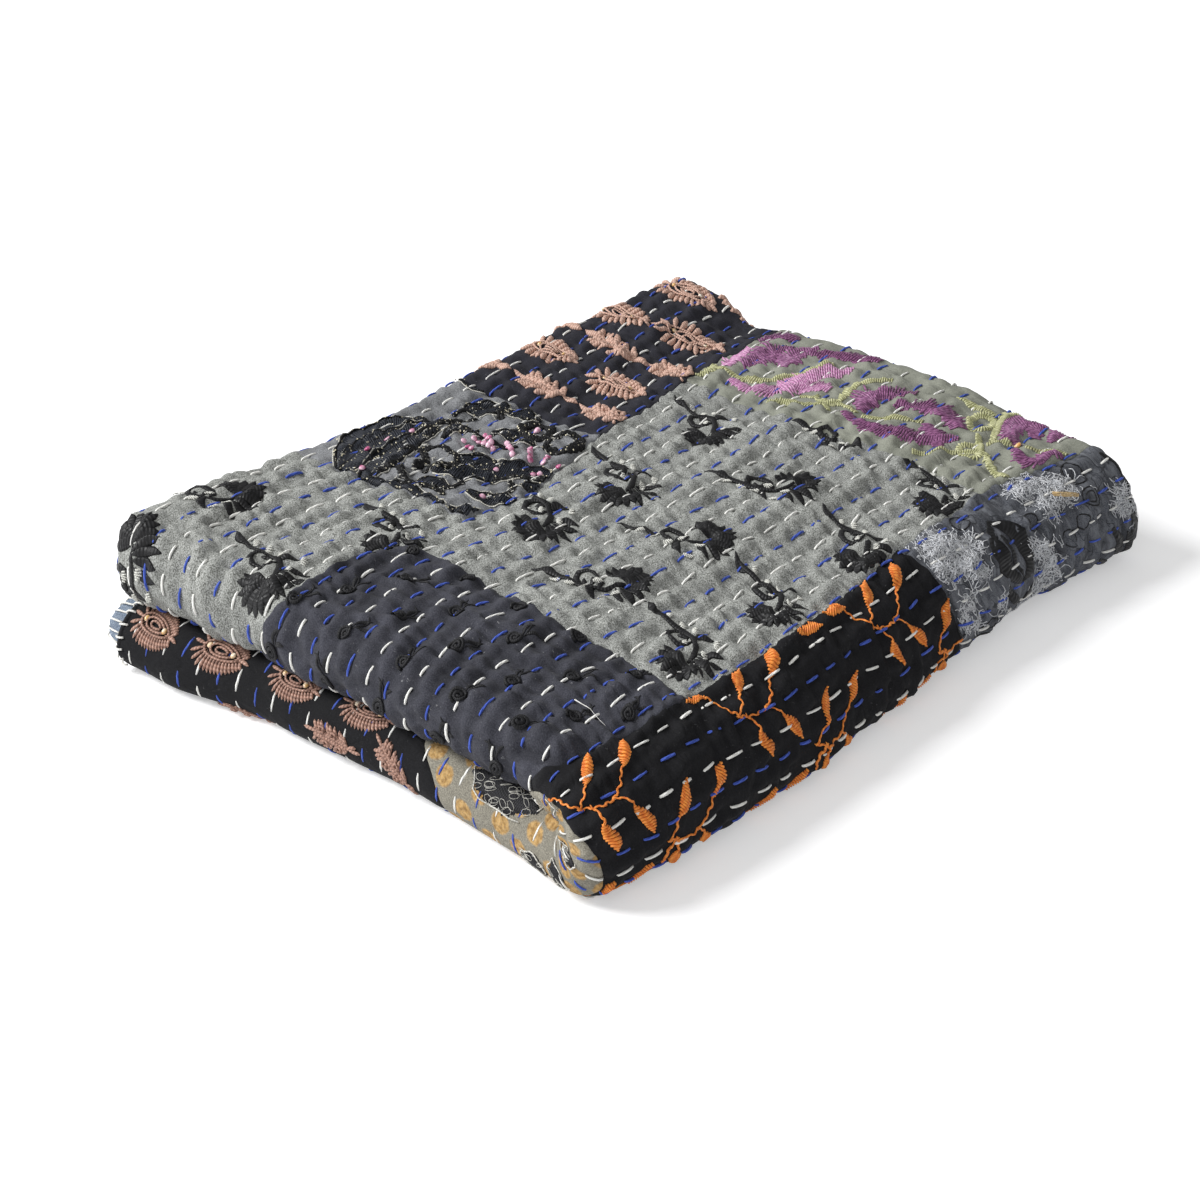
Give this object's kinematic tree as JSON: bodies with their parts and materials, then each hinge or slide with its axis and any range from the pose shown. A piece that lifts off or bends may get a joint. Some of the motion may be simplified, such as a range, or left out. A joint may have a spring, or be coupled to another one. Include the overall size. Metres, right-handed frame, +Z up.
{
  "type": "folded patchwork throw blanket",
  "caption": "Quilted patchwork throw of dark embroidered cotton, folded in half both ways into a soft thick packet that lies flat.",
  "frame": {"origin": "centre of the footprint, on the surface that the throw lies on", "axes": "+X along the throw's long side, from the two rounded folds to the edge with the open hems; +Y from the big fold to the side with the open hem ends; +Z up"},
  "size_m": [0.471, 0.3544, 0.0789],
  "materials": {
    "heather_cotton": "matt grey-green heather cotton, quilted",
    "charcoal_cotton": "matt brushed charcoal cotton, quilted",
    "black_cotton": "matt black cotton, quilted",
    "blue_grey_cotton": "matt blue-grey cotton with fuzzy white stitching",
    "silver_cotton": "soft silver-grey cotton, quilted",
    "olive_cotton": "matt olive-sage cotton, quilted",
    "dotted_cotton": "grey heather cotton with printed ochre spots",
    "denim_cotton": "faded blue-grey cotton, quilted",
    "white_thread": "cream-white cotton thread, slight sheen",
    "blue_thread": "royal blue cotton thread, slight sheen",
    "orange_thread": "orange silky embroidery thread",
    "black_thread": "black silky embroidery thread",
    "tan_thread": "dusty pink-tan embroidery thread",
    "purple_thread": "plum and pink embroidery thread",
    "green_thread": "yellow-green embroidery thread",
    "beads": "small glossy black, gilt and pink beads and sequins"
  },
  "bodies": {
    "root": {"throw_blanket": "heather_cotton"}
  },
  "joints": []
}
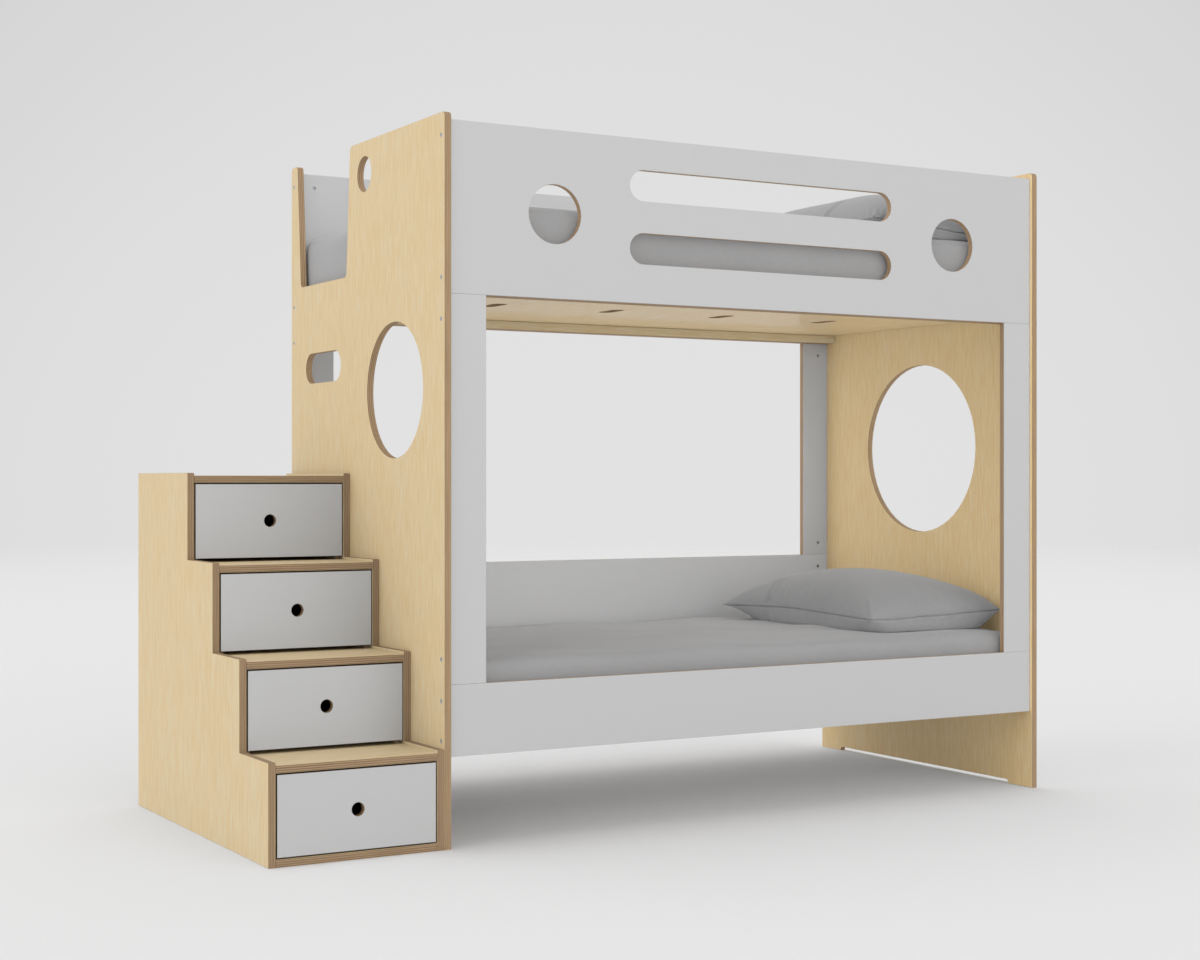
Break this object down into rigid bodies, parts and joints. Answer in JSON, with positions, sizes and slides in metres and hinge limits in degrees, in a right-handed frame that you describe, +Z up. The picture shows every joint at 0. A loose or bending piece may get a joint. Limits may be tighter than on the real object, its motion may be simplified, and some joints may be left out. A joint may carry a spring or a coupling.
{
  "type": "bunk bed with storage stair",
  "caption": "Plywood bunk bed with round windows and slotted guard rail, and a stair of drawers at its left end.",
  "frame": {"origin": "on the floor, under the middle of the box round bed and stair", "axes": "+X along the bed, away from the stair; +Y from the open front to the back; +Z up"},
  "size_m": [2.4212, 1.044, 1.84],
  "materials": {
    "maple_plywood": "light maple faces with fine straight grain and brown layered edges, clear satin varnish",
    "white_faced_plywood": "plywood faced with a smooth white-grey laminate, brown layered edges, satin",
    "drawer_box_plywood": "plain plywood, matt",
    "bed_linen": "plain woven cotton, mid grey, matt",
    "connector_steel": "zinc-plated steel, slightly bright"
  },
  "bodies": {
    "bed_and_stair": {"left_end_panel": "maple_plywood", "right_end_panel": "maple_plywood", "upper_front_ledger": "maple_plywood", "upper_back_ledger": "maple_plywood", "lower_front_ledger": "maple_plywood", "lower_back_ledger": "maple_plywood", "stair_outer_side": "maple_plywood", "stair_inner_side": "maple_plywood", "stair_base": "maple_plywood", "stair_back": "maple_plywood", "upper_deck_board_1": "maple_plywood", "upper_deck_board_2": "maple_plywood", "upper_deck_board_3": "maple_plywood", "upper_deck_board_4": "maple_plywood", "upper_deck_board_5": "maple_plywood", "lower_deck_board_1": "maple_plywood", "lower_deck_board_2": "maple_plywood", "lower_deck_board_3": "maple_plywood", "lower_deck_board_4": "maple_plywood", "lower_deck_board_5": "maple_plywood", "stair_tread_1": "maple_plywood", "stair_tread_2": "maple_plywood", "stair_tread_3": "maple_plywood", "stair_tread_4": "maple_plywood", "front_guard_rail": "white_faced_plywood", "front_bottom_rail": "white_faced_plywood", "back_guard_rail": "white_faced_plywood", "back_bottom_rail": "white_faced_plywood", "front_left_stile": "white_faced_plywood", "front_right_stile": "white_faced_plywood", "back_left_stile": "white_faced_plywood", "back_right_stile": "white_faced_plywood", "upper_mattress": "bed_linen", "lower_mattress": "bed_linen", "upper_pillow": "bed_linen", "lower_pillow": "bed_linen", "guard_rail_bolt_left": "connector_steel", "guard_rail_bolt_right": "connector_steel", "guard_rail_nut_left": "connector_steel", "guard_rail_nut_right": "connector_steel"},
    "drawer_1": {"drawer_1_front": "white_faced_plywood", "drawer_1_left_side": "drawer_box_plywood", "drawer_1_right_side": "drawer_box_plywood", "drawer_1_floor": "drawer_box_plywood", "drawer_1_back": "drawer_box_plywood"},
    "drawer_2": {"drawer_2_front": "white_faced_plywood", "drawer_2_left_side": "drawer_box_plywood", "drawer_2_right_side": "drawer_box_plywood", "drawer_2_floor": "drawer_box_plywood", "drawer_2_back": "drawer_box_plywood"},
    "drawer_3": {"drawer_3_front": "white_faced_plywood", "drawer_3_left_side": "drawer_box_plywood", "drawer_3_right_side": "drawer_box_plywood", "drawer_3_floor": "drawer_box_plywood", "drawer_3_back": "drawer_box_plywood"},
    "drawer_4": {"drawer_4_front": "white_faced_plywood", "drawer_4_left_side": "drawer_box_plywood", "drawer_4_right_side": "drawer_box_plywood", "drawer_4_floor": "drawer_box_plywood", "drawer_4_back": "drawer_box_plywood"}
  },
  "joints": [
    {"name": "drawer_1_slide", "type": "slide", "parent": "bed_and_stair", "child": "drawer_1", "axis": [0, -1, 0], "range_m": [0, 0.64]},
    {"name": "drawer_2_slide", "type": "slide", "parent": "bed_and_stair", "child": "drawer_2", "axis": [0, -1, 0], "range_m": [0, 0.51]},
    {"name": "drawer_3_slide", "type": "slide", "parent": "bed_and_stair", "child": "drawer_3", "axis": [0, -1, 0], "range_m": [0, 0.38]},
    {"name": "drawer_4_slide", "type": "slide", "parent": "bed_and_stair", "child": "drawer_4", "axis": [0, -1, 0], "range_m": [0, 0.25]}
  ]
}
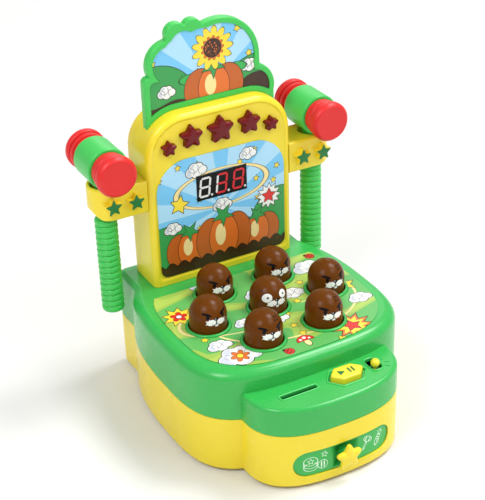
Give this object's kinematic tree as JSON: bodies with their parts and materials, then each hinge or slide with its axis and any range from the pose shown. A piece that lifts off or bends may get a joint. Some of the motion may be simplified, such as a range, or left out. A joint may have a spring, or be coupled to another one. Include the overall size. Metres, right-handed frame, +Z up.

» Work to be completed: Your task is to print the whole listing again exactly.

» Solution for this task:
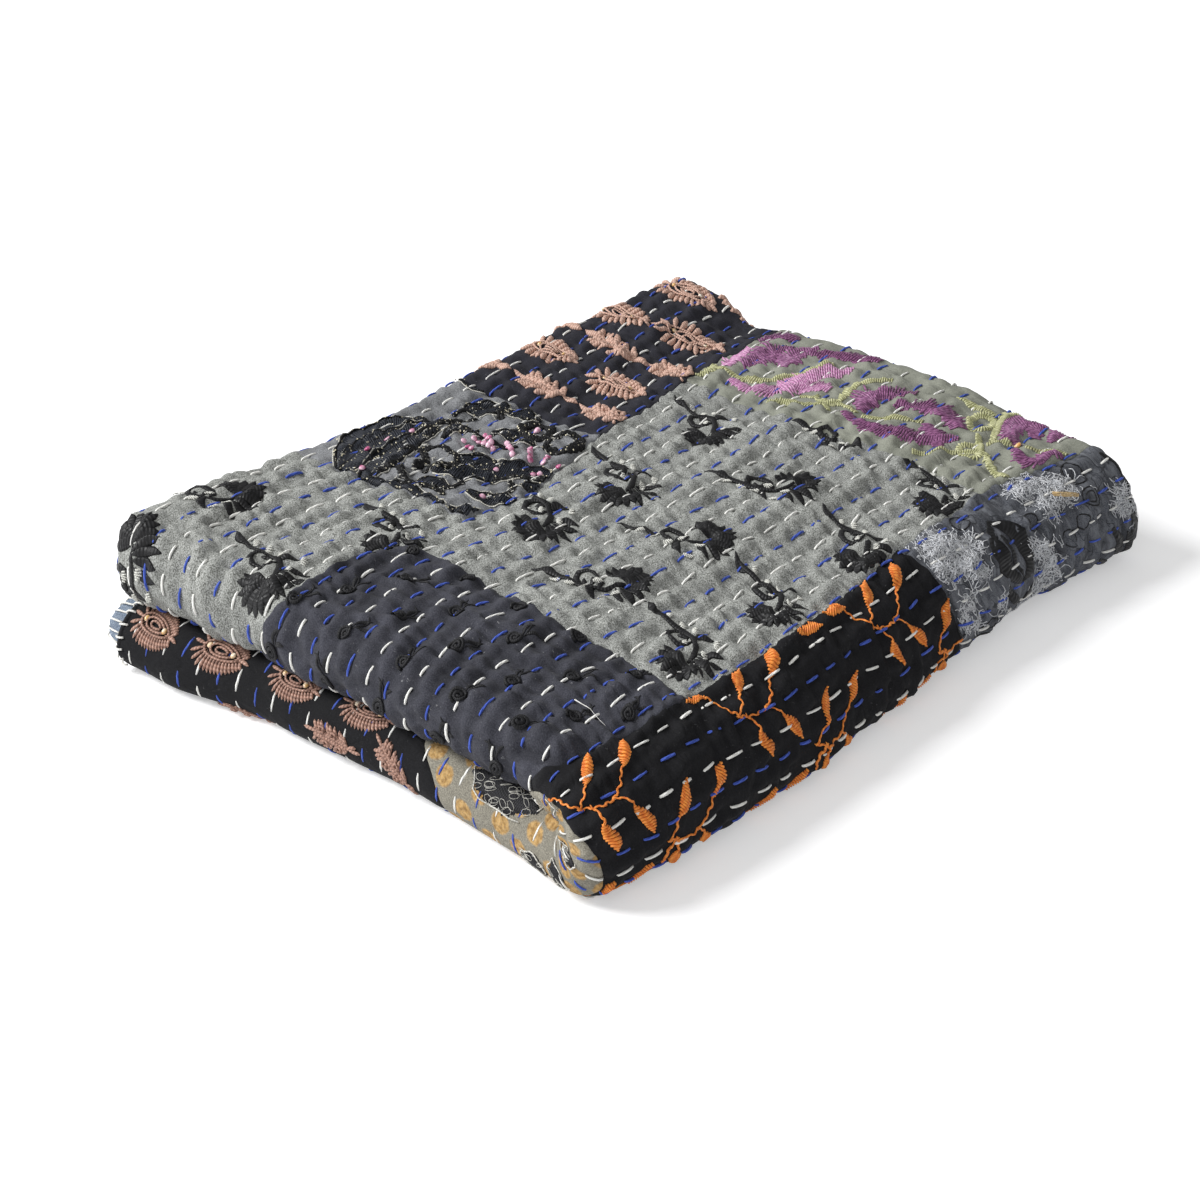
Give this object's kinematic tree as JSON: bodies with their parts and materials, then each hinge or slide with its axis and any range from the pose shown. A piece that lifts off or bends may get a joint. Some of the motion may be simplified, such as a range, or left out. A joint may have a spring, or be coupled to another one. Include the overall size. Metres, right-handed frame, +Z up.
{
  "type": "folded patchwork throw blanket",
  "caption": "Quilted patchwork throw of dark embroidered cotton, folded in half both ways into a soft thick packet that lies flat.",
  "frame": {"origin": "centre of the footprint, on the surface that the throw lies on", "axes": "+X along the throw's long side, from the two rounded folds to the edge with the open hems; +Y from the big fold to the side with the open hem ends; +Z up"},
  "size_m": [0.471, 0.3544, 0.0789],
  "materials": {
    "heather_cotton": "matt grey-green heather cotton, quilted",
    "charcoal_cotton": "matt brushed charcoal cotton, quilted",
    "black_cotton": "matt black cotton, quilted",
    "blue_grey_cotton": "matt blue-grey cotton with fuzzy white stitching",
    "silver_cotton": "soft silver-grey cotton, quilted",
    "olive_cotton": "matt olive-sage cotton, quilted",
    "dotted_cotton": "grey heather cotton with printed ochre spots",
    "denim_cotton": "faded blue-grey cotton, quilted",
    "white_thread": "cream-white cotton thread, slight sheen",
    "blue_thread": "royal blue cotton thread, slight sheen",
    "orange_thread": "orange silky embroidery thread",
    "black_thread": "black silky embroidery thread",
    "tan_thread": "dusty pink-tan embroidery thread",
    "purple_thread": "plum and pink embroidery thread",
    "green_thread": "yellow-green embroidery thread",
    "beads": "small glossy black, gilt and pink beads and sequins"
  },
  "bodies": {
    "root": {"throw_blanket": "heather_cotton"}
  },
  "joints": []
}
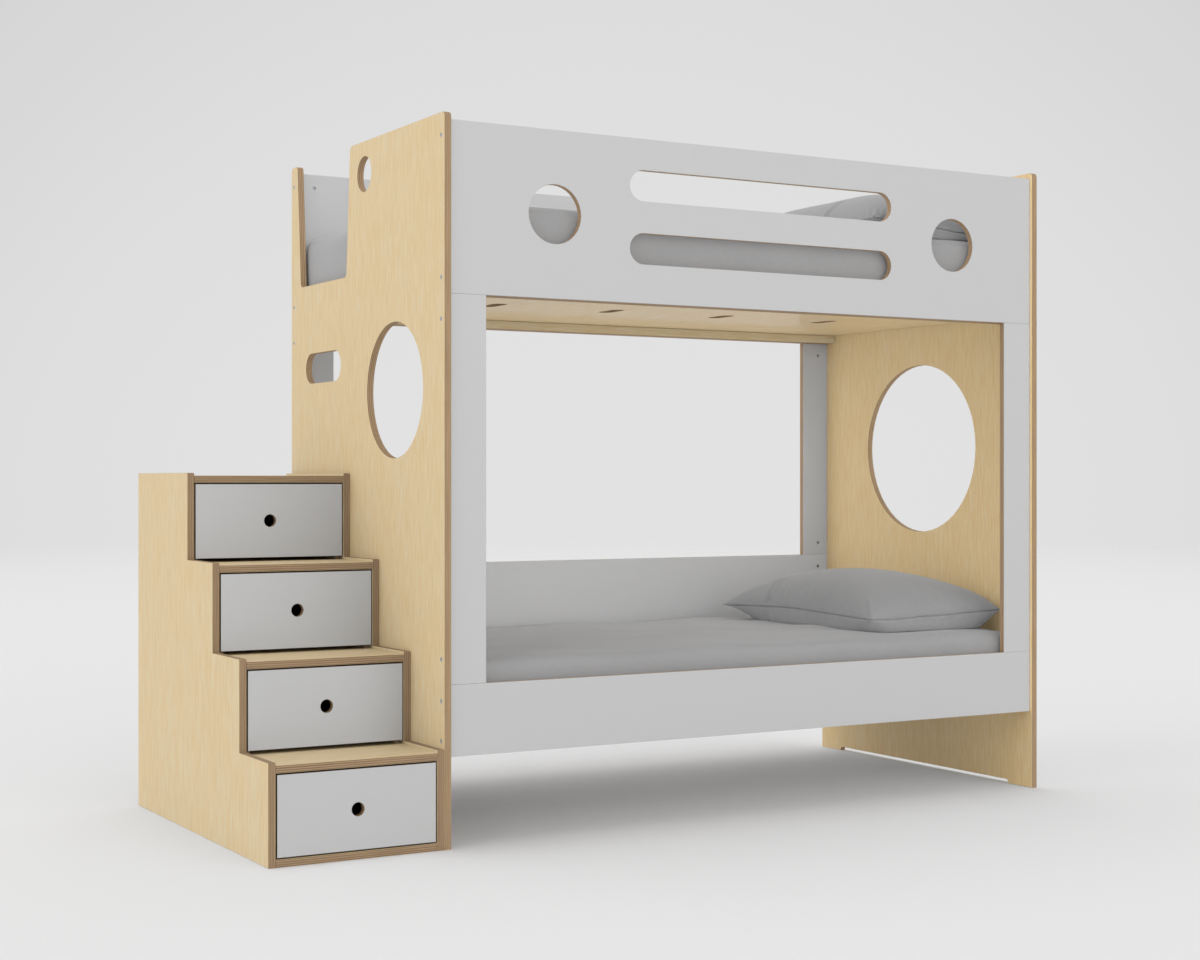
Break this object down into rigid bodies, parts and joints. Answer in JSON, with positions, sizes and slides in metres and hinge limits in degrees, in a right-handed frame that you describe, +Z up. The picture shows every joint at 0. A loose or bending piece may get a joint. Limits may be tighter than on the real object, its motion may be simplified, and some joints may be left out. A joint may carry a spring or a coupling.
{
  "type": "bunk bed with storage stair",
  "caption": "Plywood bunk bed with round windows and slotted guard rail, and a stair of drawers at its left end.",
  "frame": {"origin": "on the floor, under the middle of the box round bed and stair", "axes": "+X along the bed, away from the stair; +Y from the open front to the back; +Z up"},
  "size_m": [2.4212, 1.044, 1.84],
  "materials": {
    "maple_plywood": "light maple faces with fine straight grain and brown layered edges, clear satin varnish",
    "white_faced_plywood": "plywood faced with a smooth white-grey laminate, brown layered edges, satin",
    "drawer_box_plywood": "plain plywood, matt",
    "bed_linen": "plain woven cotton, mid grey, matt",
    "connector_steel": "zinc-plated steel, slightly bright"
  },
  "bodies": {
    "bed_and_stair": {"left_end_panel": "maple_plywood", "right_end_panel": "maple_plywood", "upper_front_ledger": "maple_plywood", "upper_back_ledger": "maple_plywood", "lower_front_ledger": "maple_plywood", "lower_back_ledger": "maple_plywood", "stair_outer_side": "maple_plywood", "stair_inner_side": "maple_plywood", "stair_base": "maple_plywood", "stair_back": "maple_plywood", "upper_deck_board_1": "maple_plywood", "upper_deck_board_2": "maple_plywood", "upper_deck_board_3": "maple_plywood", "upper_deck_board_4": "maple_plywood", "upper_deck_board_5": "maple_plywood", "lower_deck_board_1": "maple_plywood", "lower_deck_board_2": "maple_plywood", "lower_deck_board_3": "maple_plywood", "lower_deck_board_4": "maple_plywood", "lower_deck_board_5": "maple_plywood", "stair_tread_1": "maple_plywood", "stair_tread_2": "maple_plywood", "stair_tread_3": "maple_plywood", "stair_tread_4": "maple_plywood", "front_guard_rail": "white_faced_plywood", "front_bottom_rail": "white_faced_plywood", "back_guard_rail": "white_faced_plywood", "back_bottom_rail": "white_faced_plywood", "front_left_stile": "white_faced_plywood", "front_right_stile": "white_faced_plywood", "back_left_stile": "white_faced_plywood", "back_right_stile": "white_faced_plywood", "upper_mattress": "bed_linen", "lower_mattress": "bed_linen", "upper_pillow": "bed_linen", "lower_pillow": "bed_linen", "guard_rail_bolt_left": "connector_steel", "guard_rail_bolt_right": "connector_steel", "guard_rail_nut_left": "connector_steel", "guard_rail_nut_right": "connector_steel"},
    "drawer_1": {"drawer_1_front": "white_faced_plywood", "drawer_1_left_side": "drawer_box_plywood", "drawer_1_right_side": "drawer_box_plywood", "drawer_1_floor": "drawer_box_plywood", "drawer_1_back": "drawer_box_plywood"},
    "drawer_2": {"drawer_2_front": "white_faced_plywood", "drawer_2_left_side": "drawer_box_plywood", "drawer_2_right_side": "drawer_box_plywood", "drawer_2_floor": "drawer_box_plywood", "drawer_2_back": "drawer_box_plywood"},
    "drawer_3": {"drawer_3_front": "white_faced_plywood", "drawer_3_left_side": "drawer_box_plywood", "drawer_3_right_side": "drawer_box_plywood", "drawer_3_floor": "drawer_box_plywood", "drawer_3_back": "drawer_box_plywood"},
    "drawer_4": {"drawer_4_front": "white_faced_plywood", "drawer_4_left_side": "drawer_box_plywood", "drawer_4_right_side": "drawer_box_plywood", "drawer_4_floor": "drawer_box_plywood", "drawer_4_back": "drawer_box_plywood"}
  },
  "joints": [
    {"name": "drawer_1_slide", "type": "slide", "parent": "bed_and_stair", "child": "drawer_1", "axis": [0, -1, 0], "range_m": [0, 0.64]},
    {"name": "drawer_2_slide", "type": "slide", "parent": "bed_and_stair", "child": "drawer_2", "axis": [0, -1, 0], "range_m": [0, 0.51]},
    {"name": "drawer_3_slide", "type": "slide", "parent": "bed_and_stair", "child": "drawer_3", "axis": [0, -1, 0], "range_m": [0, 0.38]},
    {"name": "drawer_4_slide", "type": "slide", "parent": "bed_and_stair", "child": "drawer_4", "axis": [0, -1, 0], "range_m": [0, 0.25]}
  ]
}
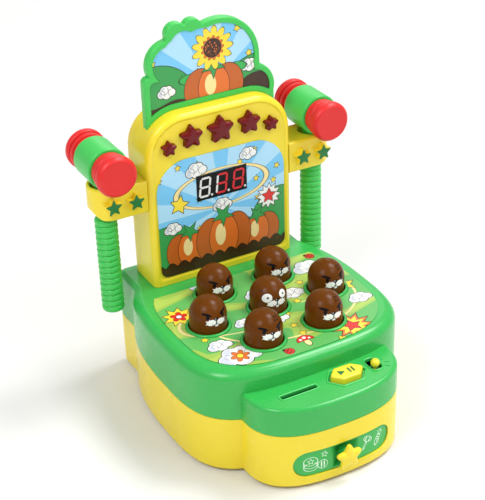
Give this object's kinematic tree as JSON: bodies with their parts and materials, then each hinge or slide with its axis and any range from the pose shown. A piece that lifts off or bends may get a joint. Some of the motion may be simplified, such as a range, or left out. A joint may have a spring, or be coupled to another one. Include the overall size. Metres, right-handed frame, +Z up.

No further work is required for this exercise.